日本でも新学習指導要領に基づき、資質・能力ベースの授業改善が叫ばれていますが、世界的な潮流から見れば、まだ乖離(かいり)があります。コンピテンシーベースと言いつつ、コンテンツの量は増えていますし、ペーパーテストの中身は変わっていません。
多くの教員はペーパーテストに合わせて授業を組み立てていくので、これが変わらないと授業は変わりません。そうした状況がある中で、私自身はいかにペーパーテストに引っ張られないようにするかを意識しながら、授業づくりをしています。大切なのは、21世紀型スキルを伸ばすような授業デザインをすることであり、すなわちそれは「面白い」授業、「楽しい」授業をやっていくことだと思います。
――2019年に出された著書『さる先生の「全部やろうはバカやろう」』は、大きな反響を呼びました。

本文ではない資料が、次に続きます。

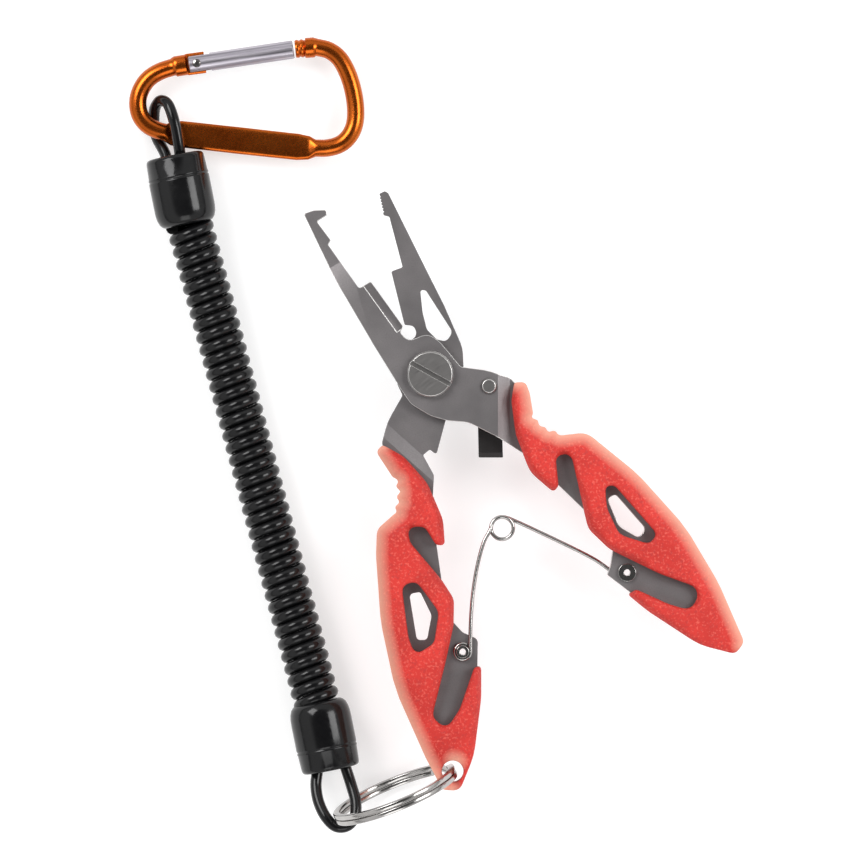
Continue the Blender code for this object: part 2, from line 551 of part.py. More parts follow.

そうですね。ありがたいことに、教育系の書籍としては異例のベストセラーとなりました。でも、最初に書籍化の打診をいただいた時は、「そんな本が売れるのか」と心配でした。それ以前の教育系の書籍にはないタイプの本でしたからね。でも、発売されるとあっという間に増刷、増刷となって、「ああ、自分がやってきたことは間違いじゃなかったんだ」と胸をなで下ろしました。
――書籍が売れたことで、何か変化はありましたか。
ちょっとした有名人になったことで、苦労したこともありました。「本を出している割に、全然できないじゃないか」みたいに取られたこともあります。実際、本を出した翌年に自分の力不足でほとんど通用せずに苦しんだこともあります。そうした経験を通じ、効率化のマインドセットは維持しつつも、現実を見ながら泥臭くやることの大切さも痛感しました。
――最後に、今後の目標を教えてください。
私自身がICTを活用することで「楽しい」「面白い」授業を創造すること、そしてそうした授業を横に広げていくことが今後の目標です。そのために現在も、ツイッターやインスタグラム、note、Voicyなどを使って草の根的な活動を展開しています。
また、実践内容を本にまとめて、『全部やろうはバカやろう』のGIGA版を出版予定で、現在執筆中です。そうやってICTを使った実践にチャレンジする先生を増やしていけたらいいですね。とにかく、世界から「3周遅れ」と言われる状況を何とかしていきたいと思います。
【プロフィール】
坂本良晶(さかもと・よしあき) 1983年生まれ。大学卒業後、大手飲食店チェーンに勤務し、兼任店長として全国1位の売上を記録。教員を目指し退職後、通信大学で教員免許を取得。翌年、教員採用試験に合格。2017年、子どもを伸ばしつつ、教員の働く時間を減らそうという「教育の生産性改革」に関する発信をツイッターで始める。『さる先生の「全部やろうはバカやろう」』(学陽書房)がベストセラーに。